En réalité, Biden et Trump n’ont pas vraiment besoin d’échanger. Leurs équipes chargées de la transition s’occupent de se passer le relais du pouvoir, à la tête de la première puissance mondiale, même si le «président élu» a refusé, jusqu’au 5 novembre, d’autoriser ses représentants à signer les documents requis. Logique, puisqu’il se préparait à une bataille légale de grande ampleur pour contester éventuellement des résultats défavorables. Ce qui n’a pas eu lieu en raison de sa victoire massive et de la déferlante républicaine. Le parti de Donald Trump se retrouve en effet avec tous les leviers du pouvoir: un président victorieux au sein du collège électoral et vainqueur du vote populaire, doublé d’une majorité au Sénat et à la Chambre des Représentants.
Le droit, la loi et… Trump
De quoi vont-ils parler alors? Pour Biden, le programme sera légal. Le droit, la loi, la démocratie. «Il croit aux normes, il croit à notre institution, il croit au transfert pacifique du pouvoir», a déclaré mardi 12 novembre sa porte-parole Karine Jean-Pierre. «C’est la norme. C’est ce qui est censé se passer.» Pour Trump? Mystère. Les documents légaux de la transition n’ont toujours pas été signés par son équipe qui opère depuis son golf de Mar-a-Lago, en Floride. Le futur Commander in Chief a en plus radicalement changé de stratégie par rapport à ce qui s’était passé après sa première élection de 2016. Il a très vite procédé aux plus importantes nominations de son administration, dont celle d’Elon Musk, le milliardaire chargé désormais d’un nouveau département: celui de l’efficacité gouvernementale.

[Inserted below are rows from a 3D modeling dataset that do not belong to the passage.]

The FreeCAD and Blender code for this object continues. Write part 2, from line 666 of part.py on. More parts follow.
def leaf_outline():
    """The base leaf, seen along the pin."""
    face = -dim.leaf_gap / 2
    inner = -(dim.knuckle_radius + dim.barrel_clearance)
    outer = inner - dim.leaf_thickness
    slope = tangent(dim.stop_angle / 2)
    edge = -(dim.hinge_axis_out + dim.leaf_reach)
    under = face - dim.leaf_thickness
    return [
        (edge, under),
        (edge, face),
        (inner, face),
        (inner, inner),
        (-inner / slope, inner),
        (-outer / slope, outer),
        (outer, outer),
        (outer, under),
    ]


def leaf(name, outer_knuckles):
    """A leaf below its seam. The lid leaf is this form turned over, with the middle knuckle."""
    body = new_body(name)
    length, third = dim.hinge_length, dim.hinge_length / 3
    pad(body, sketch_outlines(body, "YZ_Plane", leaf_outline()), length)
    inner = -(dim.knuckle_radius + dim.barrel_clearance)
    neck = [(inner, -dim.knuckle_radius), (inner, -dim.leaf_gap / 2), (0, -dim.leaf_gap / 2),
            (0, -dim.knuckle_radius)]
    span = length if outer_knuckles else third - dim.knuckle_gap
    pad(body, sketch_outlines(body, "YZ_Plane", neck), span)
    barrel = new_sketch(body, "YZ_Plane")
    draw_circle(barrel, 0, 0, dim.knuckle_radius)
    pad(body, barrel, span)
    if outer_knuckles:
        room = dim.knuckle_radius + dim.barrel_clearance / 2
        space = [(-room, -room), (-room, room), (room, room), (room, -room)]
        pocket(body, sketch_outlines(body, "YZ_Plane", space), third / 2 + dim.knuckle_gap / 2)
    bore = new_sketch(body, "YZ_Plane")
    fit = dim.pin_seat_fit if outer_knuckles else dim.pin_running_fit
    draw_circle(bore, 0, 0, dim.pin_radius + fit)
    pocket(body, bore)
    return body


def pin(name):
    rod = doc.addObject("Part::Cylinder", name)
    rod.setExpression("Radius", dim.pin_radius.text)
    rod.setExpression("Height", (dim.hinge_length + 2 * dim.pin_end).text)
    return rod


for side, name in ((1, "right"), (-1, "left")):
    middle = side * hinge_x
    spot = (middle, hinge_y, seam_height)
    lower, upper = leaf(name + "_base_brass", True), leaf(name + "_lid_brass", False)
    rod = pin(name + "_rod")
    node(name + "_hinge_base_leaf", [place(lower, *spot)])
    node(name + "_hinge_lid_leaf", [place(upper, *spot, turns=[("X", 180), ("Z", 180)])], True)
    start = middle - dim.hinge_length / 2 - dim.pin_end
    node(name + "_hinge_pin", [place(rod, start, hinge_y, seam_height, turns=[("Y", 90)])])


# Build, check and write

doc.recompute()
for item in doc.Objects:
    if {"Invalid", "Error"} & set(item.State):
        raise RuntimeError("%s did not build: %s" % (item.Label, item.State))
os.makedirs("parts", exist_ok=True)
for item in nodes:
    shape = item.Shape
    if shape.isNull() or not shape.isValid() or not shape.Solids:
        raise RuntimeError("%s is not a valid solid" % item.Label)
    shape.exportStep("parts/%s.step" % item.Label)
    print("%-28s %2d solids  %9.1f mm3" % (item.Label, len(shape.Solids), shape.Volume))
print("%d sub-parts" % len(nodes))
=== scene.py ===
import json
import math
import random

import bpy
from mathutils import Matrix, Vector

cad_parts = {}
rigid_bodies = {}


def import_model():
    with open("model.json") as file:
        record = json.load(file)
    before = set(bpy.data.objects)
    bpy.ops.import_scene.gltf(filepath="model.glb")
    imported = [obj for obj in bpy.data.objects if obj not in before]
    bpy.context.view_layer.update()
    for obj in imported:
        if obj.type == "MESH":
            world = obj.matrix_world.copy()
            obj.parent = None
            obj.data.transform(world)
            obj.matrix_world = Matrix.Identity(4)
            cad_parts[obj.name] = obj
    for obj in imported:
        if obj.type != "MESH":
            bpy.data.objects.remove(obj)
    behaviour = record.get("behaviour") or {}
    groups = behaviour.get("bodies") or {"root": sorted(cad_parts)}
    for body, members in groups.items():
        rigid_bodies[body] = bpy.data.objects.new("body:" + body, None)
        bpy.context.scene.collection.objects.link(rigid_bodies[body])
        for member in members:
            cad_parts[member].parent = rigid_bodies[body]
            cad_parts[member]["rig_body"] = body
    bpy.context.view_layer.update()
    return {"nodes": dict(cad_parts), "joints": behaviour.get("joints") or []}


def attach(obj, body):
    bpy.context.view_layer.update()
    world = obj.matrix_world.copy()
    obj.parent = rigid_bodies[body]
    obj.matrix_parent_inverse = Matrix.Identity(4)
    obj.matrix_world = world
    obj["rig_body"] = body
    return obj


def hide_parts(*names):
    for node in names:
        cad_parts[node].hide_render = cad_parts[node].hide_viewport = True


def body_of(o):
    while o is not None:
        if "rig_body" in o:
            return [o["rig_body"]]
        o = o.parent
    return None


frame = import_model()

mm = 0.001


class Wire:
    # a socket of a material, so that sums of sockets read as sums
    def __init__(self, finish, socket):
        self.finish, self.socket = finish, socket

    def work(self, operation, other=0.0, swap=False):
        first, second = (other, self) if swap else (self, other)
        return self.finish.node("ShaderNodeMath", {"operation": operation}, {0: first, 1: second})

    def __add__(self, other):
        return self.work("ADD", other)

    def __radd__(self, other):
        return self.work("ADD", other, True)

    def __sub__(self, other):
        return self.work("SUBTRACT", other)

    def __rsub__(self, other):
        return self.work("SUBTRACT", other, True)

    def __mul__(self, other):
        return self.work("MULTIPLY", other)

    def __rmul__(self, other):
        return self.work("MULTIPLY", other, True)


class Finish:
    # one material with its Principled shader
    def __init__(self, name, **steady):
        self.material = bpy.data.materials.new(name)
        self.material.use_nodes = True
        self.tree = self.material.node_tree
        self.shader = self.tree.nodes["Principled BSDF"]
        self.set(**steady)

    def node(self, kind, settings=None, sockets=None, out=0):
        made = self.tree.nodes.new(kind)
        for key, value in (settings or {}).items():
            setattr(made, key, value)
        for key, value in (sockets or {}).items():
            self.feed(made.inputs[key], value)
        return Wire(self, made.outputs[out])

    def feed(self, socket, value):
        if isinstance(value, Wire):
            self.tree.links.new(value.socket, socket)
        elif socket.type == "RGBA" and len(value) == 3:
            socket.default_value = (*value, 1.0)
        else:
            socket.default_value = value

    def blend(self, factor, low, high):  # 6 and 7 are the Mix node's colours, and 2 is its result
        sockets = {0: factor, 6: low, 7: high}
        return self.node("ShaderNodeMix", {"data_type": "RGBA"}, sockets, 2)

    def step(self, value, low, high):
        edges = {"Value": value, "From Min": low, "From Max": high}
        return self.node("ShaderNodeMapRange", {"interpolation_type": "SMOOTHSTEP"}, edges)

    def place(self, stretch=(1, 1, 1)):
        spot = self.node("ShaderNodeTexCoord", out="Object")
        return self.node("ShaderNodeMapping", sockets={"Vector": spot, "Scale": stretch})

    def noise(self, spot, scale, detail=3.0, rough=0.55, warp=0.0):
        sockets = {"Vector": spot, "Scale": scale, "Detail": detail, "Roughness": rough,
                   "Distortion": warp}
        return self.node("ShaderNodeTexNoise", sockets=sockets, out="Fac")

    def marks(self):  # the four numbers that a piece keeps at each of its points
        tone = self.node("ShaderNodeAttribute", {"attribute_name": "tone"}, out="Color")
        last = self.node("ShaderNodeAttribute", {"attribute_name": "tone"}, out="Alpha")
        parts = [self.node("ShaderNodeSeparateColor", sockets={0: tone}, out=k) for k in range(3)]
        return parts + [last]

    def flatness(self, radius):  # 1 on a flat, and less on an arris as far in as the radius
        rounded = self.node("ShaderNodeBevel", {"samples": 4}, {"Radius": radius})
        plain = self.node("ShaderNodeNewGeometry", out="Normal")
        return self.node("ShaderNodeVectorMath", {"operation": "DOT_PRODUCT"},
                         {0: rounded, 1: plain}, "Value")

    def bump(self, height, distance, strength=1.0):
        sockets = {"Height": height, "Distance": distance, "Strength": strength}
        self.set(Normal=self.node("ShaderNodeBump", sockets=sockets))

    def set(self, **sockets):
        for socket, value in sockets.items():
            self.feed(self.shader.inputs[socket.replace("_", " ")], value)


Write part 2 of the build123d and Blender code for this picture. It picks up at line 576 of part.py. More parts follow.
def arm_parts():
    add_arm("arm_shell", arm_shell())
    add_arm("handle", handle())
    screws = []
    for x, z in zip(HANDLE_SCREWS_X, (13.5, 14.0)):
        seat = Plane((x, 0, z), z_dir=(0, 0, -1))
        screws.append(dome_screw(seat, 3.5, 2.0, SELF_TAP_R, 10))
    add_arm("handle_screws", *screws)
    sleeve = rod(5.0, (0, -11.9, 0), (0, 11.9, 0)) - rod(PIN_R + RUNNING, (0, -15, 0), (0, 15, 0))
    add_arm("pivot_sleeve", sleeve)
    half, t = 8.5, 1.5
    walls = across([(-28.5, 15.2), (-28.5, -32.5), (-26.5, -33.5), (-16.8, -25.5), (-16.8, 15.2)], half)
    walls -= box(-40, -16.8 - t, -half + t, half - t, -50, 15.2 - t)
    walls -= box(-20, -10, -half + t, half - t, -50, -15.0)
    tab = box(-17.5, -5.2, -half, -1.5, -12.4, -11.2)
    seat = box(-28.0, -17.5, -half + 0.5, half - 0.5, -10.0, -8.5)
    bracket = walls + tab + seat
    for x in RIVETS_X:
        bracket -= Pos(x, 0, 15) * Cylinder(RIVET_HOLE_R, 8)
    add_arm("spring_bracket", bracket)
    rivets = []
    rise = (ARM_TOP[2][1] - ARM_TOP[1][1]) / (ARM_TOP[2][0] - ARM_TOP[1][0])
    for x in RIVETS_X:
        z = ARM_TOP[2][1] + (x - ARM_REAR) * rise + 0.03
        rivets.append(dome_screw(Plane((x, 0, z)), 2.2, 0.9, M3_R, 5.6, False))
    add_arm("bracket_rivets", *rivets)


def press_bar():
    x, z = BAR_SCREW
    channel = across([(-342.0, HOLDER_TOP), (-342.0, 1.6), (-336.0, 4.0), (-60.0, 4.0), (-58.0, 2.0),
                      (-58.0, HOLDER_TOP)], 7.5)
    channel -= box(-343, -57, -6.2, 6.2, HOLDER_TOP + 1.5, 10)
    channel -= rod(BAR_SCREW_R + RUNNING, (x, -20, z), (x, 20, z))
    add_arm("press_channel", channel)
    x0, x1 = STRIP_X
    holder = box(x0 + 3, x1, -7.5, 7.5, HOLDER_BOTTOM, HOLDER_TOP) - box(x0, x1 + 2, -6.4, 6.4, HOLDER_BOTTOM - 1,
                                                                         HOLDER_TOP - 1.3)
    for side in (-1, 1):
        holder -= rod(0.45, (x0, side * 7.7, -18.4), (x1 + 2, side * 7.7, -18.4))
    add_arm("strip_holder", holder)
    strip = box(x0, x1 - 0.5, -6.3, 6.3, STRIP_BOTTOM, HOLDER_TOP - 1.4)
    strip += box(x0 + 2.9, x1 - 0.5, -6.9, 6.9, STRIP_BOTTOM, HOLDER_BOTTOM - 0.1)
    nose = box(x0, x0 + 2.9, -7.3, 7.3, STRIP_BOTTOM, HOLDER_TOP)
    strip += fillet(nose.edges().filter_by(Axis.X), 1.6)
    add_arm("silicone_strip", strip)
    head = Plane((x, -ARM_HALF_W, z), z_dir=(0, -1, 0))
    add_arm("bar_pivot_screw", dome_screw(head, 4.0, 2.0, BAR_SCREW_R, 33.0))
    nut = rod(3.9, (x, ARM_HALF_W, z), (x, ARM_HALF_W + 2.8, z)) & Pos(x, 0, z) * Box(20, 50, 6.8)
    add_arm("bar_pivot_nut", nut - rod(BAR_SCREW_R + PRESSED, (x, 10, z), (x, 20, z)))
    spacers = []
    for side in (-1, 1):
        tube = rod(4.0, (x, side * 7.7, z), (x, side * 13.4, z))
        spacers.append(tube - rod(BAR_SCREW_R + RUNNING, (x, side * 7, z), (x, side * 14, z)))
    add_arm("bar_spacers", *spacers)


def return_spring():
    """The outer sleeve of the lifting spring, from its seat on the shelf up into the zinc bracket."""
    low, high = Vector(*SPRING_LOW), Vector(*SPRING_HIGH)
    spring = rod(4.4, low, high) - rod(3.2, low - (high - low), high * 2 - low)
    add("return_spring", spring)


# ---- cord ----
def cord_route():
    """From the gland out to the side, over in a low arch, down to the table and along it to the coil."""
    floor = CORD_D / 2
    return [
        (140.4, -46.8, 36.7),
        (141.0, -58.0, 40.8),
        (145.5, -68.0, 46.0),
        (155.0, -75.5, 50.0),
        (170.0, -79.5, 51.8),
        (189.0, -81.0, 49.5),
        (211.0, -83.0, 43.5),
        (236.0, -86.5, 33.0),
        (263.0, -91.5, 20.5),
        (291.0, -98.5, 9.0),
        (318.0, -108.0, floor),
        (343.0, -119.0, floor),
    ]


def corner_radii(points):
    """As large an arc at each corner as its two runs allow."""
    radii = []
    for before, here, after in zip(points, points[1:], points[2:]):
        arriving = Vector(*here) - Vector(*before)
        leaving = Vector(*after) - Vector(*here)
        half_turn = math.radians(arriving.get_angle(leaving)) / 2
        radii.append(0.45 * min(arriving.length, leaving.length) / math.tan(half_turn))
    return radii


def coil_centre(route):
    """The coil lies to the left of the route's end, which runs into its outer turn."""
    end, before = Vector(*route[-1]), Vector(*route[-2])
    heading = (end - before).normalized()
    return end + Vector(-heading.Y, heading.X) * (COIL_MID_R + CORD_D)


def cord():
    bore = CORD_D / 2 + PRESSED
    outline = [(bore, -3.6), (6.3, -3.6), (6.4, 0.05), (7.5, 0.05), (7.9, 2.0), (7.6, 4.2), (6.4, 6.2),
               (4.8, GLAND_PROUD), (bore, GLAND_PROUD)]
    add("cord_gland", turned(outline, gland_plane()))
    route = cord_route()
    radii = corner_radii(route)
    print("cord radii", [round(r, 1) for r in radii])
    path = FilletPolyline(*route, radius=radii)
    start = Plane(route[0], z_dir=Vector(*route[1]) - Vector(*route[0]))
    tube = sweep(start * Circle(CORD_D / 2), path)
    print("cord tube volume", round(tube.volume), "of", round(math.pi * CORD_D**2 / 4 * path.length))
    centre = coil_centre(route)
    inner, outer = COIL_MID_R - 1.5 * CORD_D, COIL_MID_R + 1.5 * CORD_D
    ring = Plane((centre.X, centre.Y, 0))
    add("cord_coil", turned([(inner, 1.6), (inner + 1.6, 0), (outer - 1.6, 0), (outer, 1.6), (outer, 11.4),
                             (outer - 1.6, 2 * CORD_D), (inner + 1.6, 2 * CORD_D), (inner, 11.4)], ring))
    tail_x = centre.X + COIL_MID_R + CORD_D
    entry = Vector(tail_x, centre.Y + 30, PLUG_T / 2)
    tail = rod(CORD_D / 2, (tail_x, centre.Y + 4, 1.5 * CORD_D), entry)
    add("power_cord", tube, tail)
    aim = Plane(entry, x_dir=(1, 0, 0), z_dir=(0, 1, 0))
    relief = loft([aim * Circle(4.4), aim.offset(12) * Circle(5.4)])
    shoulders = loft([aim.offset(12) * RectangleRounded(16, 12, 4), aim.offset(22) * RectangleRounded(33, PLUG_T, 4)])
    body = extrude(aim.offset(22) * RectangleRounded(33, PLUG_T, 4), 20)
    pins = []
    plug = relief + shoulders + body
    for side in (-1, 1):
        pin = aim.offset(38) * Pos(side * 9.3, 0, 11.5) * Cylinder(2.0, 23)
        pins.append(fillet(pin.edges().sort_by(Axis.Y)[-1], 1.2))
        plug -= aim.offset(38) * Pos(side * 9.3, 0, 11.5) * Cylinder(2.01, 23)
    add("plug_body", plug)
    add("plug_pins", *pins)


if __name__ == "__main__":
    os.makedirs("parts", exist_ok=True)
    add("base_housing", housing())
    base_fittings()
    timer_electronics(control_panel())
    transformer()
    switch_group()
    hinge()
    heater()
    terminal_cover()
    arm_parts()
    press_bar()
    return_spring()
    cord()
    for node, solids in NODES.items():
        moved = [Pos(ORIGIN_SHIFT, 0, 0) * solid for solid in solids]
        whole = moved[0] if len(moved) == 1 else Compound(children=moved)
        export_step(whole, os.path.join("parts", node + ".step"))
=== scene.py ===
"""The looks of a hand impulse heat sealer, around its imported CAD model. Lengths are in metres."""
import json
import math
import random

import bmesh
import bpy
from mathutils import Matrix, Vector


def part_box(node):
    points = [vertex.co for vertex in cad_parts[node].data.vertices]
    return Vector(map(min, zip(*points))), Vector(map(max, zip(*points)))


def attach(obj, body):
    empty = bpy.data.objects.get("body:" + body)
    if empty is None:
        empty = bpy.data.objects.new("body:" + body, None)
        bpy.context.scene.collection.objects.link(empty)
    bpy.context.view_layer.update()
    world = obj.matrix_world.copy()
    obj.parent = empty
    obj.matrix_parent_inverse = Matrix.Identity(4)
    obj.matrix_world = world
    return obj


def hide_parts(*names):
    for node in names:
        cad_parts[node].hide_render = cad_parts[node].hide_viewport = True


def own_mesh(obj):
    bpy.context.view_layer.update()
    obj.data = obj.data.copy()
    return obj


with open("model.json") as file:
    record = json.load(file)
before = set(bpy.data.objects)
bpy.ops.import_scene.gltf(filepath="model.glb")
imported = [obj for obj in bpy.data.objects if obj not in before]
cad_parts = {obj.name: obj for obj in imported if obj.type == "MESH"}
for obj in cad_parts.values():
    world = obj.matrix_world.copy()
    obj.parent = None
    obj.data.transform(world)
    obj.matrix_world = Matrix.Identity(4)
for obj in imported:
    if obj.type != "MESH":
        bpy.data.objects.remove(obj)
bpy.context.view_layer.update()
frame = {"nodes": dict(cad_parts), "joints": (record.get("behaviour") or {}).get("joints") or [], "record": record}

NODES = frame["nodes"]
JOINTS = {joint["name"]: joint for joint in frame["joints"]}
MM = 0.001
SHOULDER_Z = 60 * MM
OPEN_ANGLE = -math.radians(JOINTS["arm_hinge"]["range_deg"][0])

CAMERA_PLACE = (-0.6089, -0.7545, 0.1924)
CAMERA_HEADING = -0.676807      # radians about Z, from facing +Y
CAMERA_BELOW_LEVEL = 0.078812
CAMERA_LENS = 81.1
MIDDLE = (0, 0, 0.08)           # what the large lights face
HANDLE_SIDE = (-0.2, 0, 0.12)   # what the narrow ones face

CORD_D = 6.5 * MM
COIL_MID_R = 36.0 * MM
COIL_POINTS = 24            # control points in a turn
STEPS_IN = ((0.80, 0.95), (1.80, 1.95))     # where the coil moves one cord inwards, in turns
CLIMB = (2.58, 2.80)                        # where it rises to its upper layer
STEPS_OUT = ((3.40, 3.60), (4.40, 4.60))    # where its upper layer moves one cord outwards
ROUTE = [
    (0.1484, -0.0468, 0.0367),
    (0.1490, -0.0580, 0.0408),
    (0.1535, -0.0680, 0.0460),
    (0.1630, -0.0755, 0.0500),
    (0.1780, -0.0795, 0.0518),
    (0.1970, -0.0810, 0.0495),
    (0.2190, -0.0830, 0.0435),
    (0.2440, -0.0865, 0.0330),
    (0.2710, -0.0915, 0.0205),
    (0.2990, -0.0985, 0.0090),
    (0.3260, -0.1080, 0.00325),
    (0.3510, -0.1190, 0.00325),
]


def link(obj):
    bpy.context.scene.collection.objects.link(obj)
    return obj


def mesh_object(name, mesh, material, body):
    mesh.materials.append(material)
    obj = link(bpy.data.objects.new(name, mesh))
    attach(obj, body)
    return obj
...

Idem sur les questions internationales, tant les positions de Joe Biden et de son successeur sont aux antipodes. L’actuel secrétaire d’État américain Antony Blinken est arrivé ce mercredi à Bruxelles pour rassurer les alliés européens des États-Unis alors que, déjà, son successeur quasi désigné, le sénateur Marco Rubio évoque «des pourparlers de paix accélérés» à propos de l’Ukraine. La question très symbolique des codes de l’arme nucléaire est aussi hors de propos. Ceux-ci resteront dans les seules mains de Joe Biden jusqu’à son départ le 20 janvier.
17 décembre et 6 janvier
D’ici là, deux dates sont à retenir: le 17 décembre pour la confirmation des voix au sein du collège électoral (312 grands électeurs pour Trump contre 226 pour Harris), et le 6 janvier pour leur validation officielle par le Congrès des États-Unis qui sera alors présidé par… Kamala Harris. C’est en effet l’ex-candidate démocrate, vice-présidente, qui présidera officiellement la session du Congrès, comme présidente du Sénat.